Because speed matters, and storage dictates the speed of the modern business.

This is not theoretical. A major Nigerian banking client deployed its core application on Dell EMC’s all-flash technology. Prior to this its batch processing jobs were so demanding that they required a night shift of IT technicians keeping an eye on the process. At times, bank branches had to close earlier to accommodate the six to eight hours those batch jobs took to complete. This was even more acute and cumbersome during month end.

But by using all-flash storage, the batch period was reduced to a little over two hours. The night shift could be eliminated and the branches could stay open later. Going to all-flash didn’t just save the bank money. It saved time, resources and manpower.

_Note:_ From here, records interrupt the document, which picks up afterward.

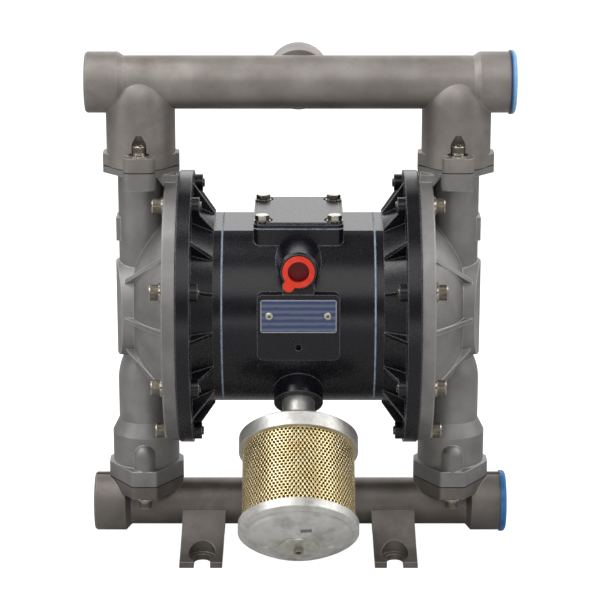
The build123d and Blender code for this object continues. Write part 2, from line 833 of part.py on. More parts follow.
# ---- transit caps ----
def make_port_cap(height):
    # A thin cover whose shallow skirt goes over the edge of the socket.
    face = port_face + 0.2
    skirt_end = port_face - port_cap_skirt
    end = port_face + port_cap_t
    skirt = [(skirt_end, 0), (skirt_end, port_cap_r), (end - 2.9, port_cap_r)]
    cover = turned_x(*skirt, (end - 1.2, port_cap_r - 1), (end, port_cap_r - 3.2), (end, 0))
    cover -= rod(socket_r + 0.35, (skirt_end, 0, 0), (face, 0, 0))
    return Pos(0, 0, height) * cover


def make_inlet_plug():
    face = air_inlet_face - 0.2
    plug = disc(16.5, 0, 2.3) + Pos(-10, -15, 0) * disc(6, 0, 2.3)
    plug += disc(air_relief_r - 0.3, -8.3, 0)
    plug -= disc(11, -7, 2.3)
    plug = plug.rotate(Axis.X, 90)
    return Pos(0, face, air_inlet_z) * plug


# ---- muffler ----
def make_muffler_top():
    shell = turned_z(
        (12, nipple_start),
        (nipple_r, nipple_start),
        (nipple_r, 138),
        (24, 140),
        (42, 149),
        (47, 157),
        (58, 158.5),
        (muffler_r, 161),
        (muffler_r, top_band_end),
        (screen_r + 0.2, top_band_end),
        (screen_r + 0.2, 166),
        (44, 162),
        (36, 153),
        (12, 145),
    )
    wrench = block((9, 24), (-9, 9), (136, 146)) - disc(12, 130, 150)
    cross_bar = block((-38, 38), (-5, 5), (150, 156)) - disc(tie_r, 145, 160)
    return exhaust_place(shell + wrench + cross_bar)


def make_muffler_screen():
    tube = disc(screen_r, 167, 266) - disc(screen_r - screen_t, 167, 266)
    return exhaust_place(tube)


def make_muffler_element():
    tube = disc(50, 166, 268) - disc(40, 166, 268)
    return exhaust_place(tube)


def make_muffler_bottom():
    shell = turned_z(
        (tie_hole_r, muffler_face - 6),
        (33, muffler_face - 8),
        (48, muffler_face - 14),
        (screen_r + 0.2, 267.5),
        (screen_r + 0.2, low_band_start),
        (muffler_r, low_band_start),
        (muffler_r, low_band_end - 1),
        (muffler_r - 1, low_band_end),
        (57, 271),
        (53.5, 271.2),
        (52, 274),
        (45, 277.8),
        (33, 281.8),
        (24, 283.8),
        (22, muffler_face),
        (tie_hole_r, muffler_face),
    )
    slot = block((-5.5, 5.5), (-2.6, 2.6), (muffler_face - 7, muffler_face + 2))
    shell -= Pos(7.6, 32, 0) * slot
    shell -= Pos(-7.6, -32, 0) * slot
    dimple = Pos(33.4, -3, muffler_face + 0.5) * Sphere(4.6)
    shell -= dimple
    shell -= dimple.mirror(Plane.YZ)
    return exhaust_place(shell)


def make_tie_bolt():
    face = muffler_face + washer_t
    bolt = disc(tie_r, tie_start, face) + disc(5, face, face + 4) - hexagon(5, face + 1.5, face + 4)
    return exhaust_place(bolt)


def make_tie_washer():
    ring = washer(21.4, tie_hole_r)
    return exhaust_place(Pos(0, 0, muffler_face) * ring)


# ---- everything in place ----
def place_columns():
    outlet_ball_z = top_joint_z + ball_rest_height()
    inlet_ball_z = bottom_joint_z + ball_rest_height()
    save_pair("outlet_seat", Pos(column_x, 0, top_joint_z) * make_seat())
    save_pair("inlet_seat", Pos(column_x, 0, bottom_joint_z) * make_seat())
    save_pair("outlet_ball", Pos(column_x, 0, outlet_ball_z) * Sphere(ball_r))
    save_pair("inlet_ball", Pos(column_x, 0, inlet_ball_z) * Sphere(ball_r))
    sides = (-column_x, column_x)
    rings = [Pos(x, 0, z) * make_seat_ring() for x in sides for z in (top_joint_z, bottom_joint_z)]
    save("seat_o_rings", group(rings))
    upper_face = top_joint_z + outlet_pad_t
    lower_face = bottom_joint_z - inlet_flange_t
    m8 = (m8_r, m8_head_r, m8_head_h)
    upper = Pos(0, -screw_y, upper_face + washer_t) * socket_screw(upper_face + washer_t - 140, *m8)
    lower = socket_screw(27.5 + inlet_flange_t + washer_t, *m8).rotate(Axis.X, 180)
    lower = Pos(0, -screw_y, lower_face - washer_t) * lower
    ring = washer(m8_washer_r, m8_clear_r)
    save("outlet_manifold_screws", group(Pos(x, 0, 0) * s for x in sides for s in front_and_back(upper)))
    save("inlet_manifold_screws", group(Pos(x, 0, 0) * s for x in sides for s in front_and_back(lower)))
    rings = [
        Pos(x, y, z) * ring
        for x in sides
        for y in (-screw_y, screw_y)
        for z in (upper_face, lower_face - washer_t)
    ]
    save("manifold_washers", group(rings))


def place_drive():
    inner = plate_inner_x
    membrane = inner + inner_plate_t
    outer = membrane + membrane_t
    save("shaft", make_shaft())
    save_pair("inner_plate", clamp_plate(inner, membrane, inner))
    save_pair("outer_plate", clamp_plate(outer, outer + outer_plate_t, outer + outer_plate_t))
    save_pair("diaphragm", make_diaphragm())
    save("plate_screws", make_plate_screws())
    save_pair("shaft_bush", bearing_ring(bush_r, block_half - bush_length, block_half))
    seal = bearing_ring(seal_pocket_r - 0.3, seal_x + 0.3, seal_x + seal_length - 0.3)
    save("shaft_seals", group([seal, seal.mirror(Plane.YZ)]))
    save("pilot_rod", make_pilot_rod())


def place_valve():
    cover_low = pedestal_z + cover_gasket_t
    gasket = make_cover_sheet(pedestal_z, cover_low, 4.6)
    gasket -= block((-valve_x, valve_x), (-valve_y, valve_y), (pedestal_z, cover_low))
    save("valve_sleeve", make_valve_sleeve())
    save("air_spool", make_spool())
    save("valve_cover", make_valve_cover())
    save("valve_cover_gasket", gasket)
    washers = at_cover_bolts(washer(8.5, 4.2, 1.6), cover_low + cover_t)
    save("valve_cover_washers", washers)
    save("valve_cover_bolts", at_cover_bolts(make_cover_bolt(), cover_low + cover_t + 1.6))


def place_all():
    os.makedirs("parts", exist_ok=True)
    save("outlet_manifold", make_outlet_manifold())
    save("outlet_rear_plug", make_rear_plug())
    save("inlet_manifold", make_inlet_manifold())
    save_pair("fluid_cap", make_fluid_cap())
    save_pair("air_cap", make_air_cap())
    save_pair("cap_gasket", make_cap_gasket())
    save_pair("chamber_screws", make_chamber_screws())
    save_pair("chamber_washers", make_chamber_washers())
    save_pair("air_cap_screws", make_cap_screws())
    save("centre_block", make_centre_block())
    place_columns()
    place_drive()
    place_valve()
    save("nameplate", make_nameplate())
    save("nameplate_screws", make_nameplate_screws())
    save("air_inlet_plug", make_inlet_plug())
    save("outlet_cap", make_port_cap(outlet_z))
    save("inlet_cap", make_port_cap(inlet_z))
    save("muffler_top_cap", make_muffler_top())
    save("muffler_screen", make_muffler_screen())
    save("muffler_element", make_muffler_element())
    save("muffler_bottom_cap", make_muffler_bottom())
    save("muffler_tie_bolt", make_tie_bolt())
    save("muffler_washer", make_tie_washer())


place_all()
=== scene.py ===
import math
import bpy
import bmesh
from mathutils import Matrix, Vector


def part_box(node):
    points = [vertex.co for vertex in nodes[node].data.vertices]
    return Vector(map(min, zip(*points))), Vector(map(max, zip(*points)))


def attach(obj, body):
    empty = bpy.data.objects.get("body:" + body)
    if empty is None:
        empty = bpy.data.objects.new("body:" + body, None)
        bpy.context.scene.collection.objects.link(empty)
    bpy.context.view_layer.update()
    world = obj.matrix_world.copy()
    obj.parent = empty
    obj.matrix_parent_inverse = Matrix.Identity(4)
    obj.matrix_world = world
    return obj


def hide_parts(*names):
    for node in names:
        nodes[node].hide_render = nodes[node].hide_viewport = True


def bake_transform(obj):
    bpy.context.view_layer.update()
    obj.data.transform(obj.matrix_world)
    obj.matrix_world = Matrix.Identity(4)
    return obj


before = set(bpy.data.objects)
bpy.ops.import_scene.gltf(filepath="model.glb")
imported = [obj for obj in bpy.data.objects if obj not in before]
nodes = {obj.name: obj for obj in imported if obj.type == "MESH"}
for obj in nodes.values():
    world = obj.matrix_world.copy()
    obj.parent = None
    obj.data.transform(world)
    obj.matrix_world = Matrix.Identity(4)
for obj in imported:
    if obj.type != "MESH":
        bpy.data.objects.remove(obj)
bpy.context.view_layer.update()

mm = 0.001
shaftHeight = 269.0  # the shaft axis above the floor, in millimetres like every size below


def linear(hexColour):
    # sRGB hex to the linear colour that a shader takes
    value = hexColour.lstrip("#")
    out = []
    for i in (0, 2, 4):
        c = int(value[i:i + 2], 16) / 255
        out.append(c / 12.92 if c <= 0.04045 else ((c + 0.055) / 1.055) ** 2.4)
    return (*out, 1.0)


def addNode(tree, kind, settings=None, links=None):
    # settings: property or input to value, "stops" being a ramp's (place, colour) pairs
    # links: input to the output socket that feeds it
    node = tree.nodes.new(kind)
    for key, value in (settings or {}).items():
        if key == "stops":
            for element, (place, colour) in zip(node.color_ramp.elements, value):
                element.position = place
                element.color = colour
        elif isinstance(key, str) and hasattr(node, key):
            setattr(node, key, value)
        else:
            node.inputs[key].default_value = value
    for key, socket in (links or {}).items():
        tree.links.new(socket, node.inputs[key])
    return node


def startMaterial(name, settings):
    material = bpy.data.materials.new(name)
    material.use_nodes = True
    tree = material.node_tree
    shader = tree.nodes["Principled BSDF"]
    for key, value in settings.items():
        shader.inputs[key].default_value = value
    place = addNode(tree, "ShaderNodeTexCoord").outputs["Object"]
    return material, tree, shader, place


# For every finish: where a pattern starts to count and where it counts in full.
span = {
    "patches": (0.34, 0.66), "stain": (0.5, 0.72), "wearAndSheen": (0.99, 0.86), "grain": (0.3, 0.7),
    "bumpShare": 0.15,  # height of the bump as a share of the grain's size
}


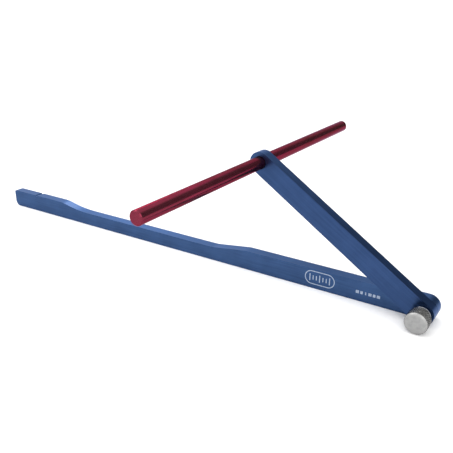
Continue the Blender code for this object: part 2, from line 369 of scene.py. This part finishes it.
def soft_solid(name, dark, light, rough, grain, depth):
    """Nylon or rubber: mottled colour, an uneven sheen and a fine moulded tooth."""
    tree = Tree(name)
    mottle = tree.noise(300.0, 3.0)
    tooth = tree.noise(grain, 2.0, 0.6)
    tree.set(Base_Color=tree.mix(tree.ramp(mottle, 0.35, 0.65), dark, light),
             Roughness=tree.ramp(mottle, 0.3, 0.7, rough - 0.06, rough + 0.08))
    tree.set(Normal=tree.bump(tooth, 0.25, depth))
    return tree.material


def printed():
    """Pale marking ink, a little thin in places."""
    tree = Tree("marking")
    thin = tree.noise(900.0, 3.0, 0.6)
    shade = tree.mix(tree.ramp(thin, 0.35, 0.7), (0.34, 0.40, 0.50), (0.20, 0.26, 0.38))
    tree.set(Base_Color=shade, Metallic=0.2, Roughness=tree.ramp(thin, 0.3, 0.7, 0.45, 0.6))
    tree.set(Normal=tree.bump(thin, 0.1, 0.00002))
    return tree.material


long_blue = anodised_bar("long_blue", deep=(0.025, 0.056, 0.137), pale=(0.036, 0.080, 0.192),
                         bare=(0.16, 0.22, 0.34))
short_blue = anodised_bar("short_blue", deep=(0.020, 0.046, 0.122), pale=(0.029, 0.064, 0.166),
                          bare=(0.14, 0.20, 0.32))
red = anodised_rod()
# The knurled side's metal below is the knob's metal made darker: painted shade on the knurled side
# and in the knurl's hollows. The face's metal is the lighter copy.
knurl_metal_painted_shade = turned_metal("knurl_metal_painted_shade", (0.06, 0.06, 0.059), (0.20, 0.20, 0.195), 0.18)
face_metal = faced_metal("face_metal", (0.28, 0.28, 0.28), (0.34, 0.34, 0.335), 0.38)
steel = faced_metal("steel", (0.36, 0.36, 0.37), (0.52, 0.52, 0.53), 0.30)
spring_steel = turned_metal("spring_steel", (0.05, 0.05, 0.05), (0.12, 0.115, 0.11), 0.40)
bronze = turned_metal("bronze", (0.34, 0.20, 0.08), (0.48, 0.30, 0.13), 0.38)
nylon = soft_solid("nylon", (0.58, 0.56, 0.49), (0.68, 0.66, 0.60), 0.52, 2600.0, 0.00004)
rubber = soft_solid("rubber", (0.012, 0.012, 0.013), (0.022, 0.022, 0.023), 0.66, 3200.0, 0.00005)
ink = printed()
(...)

The cost saving and application performance impact of deploying all-flash solutions can be so profound that some find it hard to believe. Adopters of all-flash storage are experiencing performance leaps of even 10x to 16x – think about it, that translates to lower $ per transaction! Flash storage is not just about saving money – though it easily delivers a better TCO than spinning disk systems – but about a competitive advantage.

Batch processes are but one example. Flash is delivering new levels of performance across all applications, while its ability to pool is getting rid of storage tiers and application silos.  You can even go to a backup platform that is all-flash. Instead of recovering a virtual machine and copying it, you can start it up in place on the backup platform, and then while it is online you can migrate it to the primary storage platform. Modern databases using in-memory processing are enabling the real-time organisation. Flash storage is enabling those databases.

The unmatched performance of flash storage is not just accelerating enterprise technology. It’s altering the very foundation of the enterprise.

I can comfortably say that if I was a CIO or CTO or infrastructure manager, I would be dictating flash-first. No matter the app, I’d put it on flash first. Just like the early days of virtualisation, when the industry reached a tipping point, organisations adopted a virtual-first policy. It was economically smart, performance and reliability had stabilised, and everyone was comfortable with the technology.

The market has reached a state of maturity and cost effectiveness that we should be doing all-flash first. Not just for a few applications, but all applications. I would be asking for justification for why something shouldn’t be on flash, not the other way around.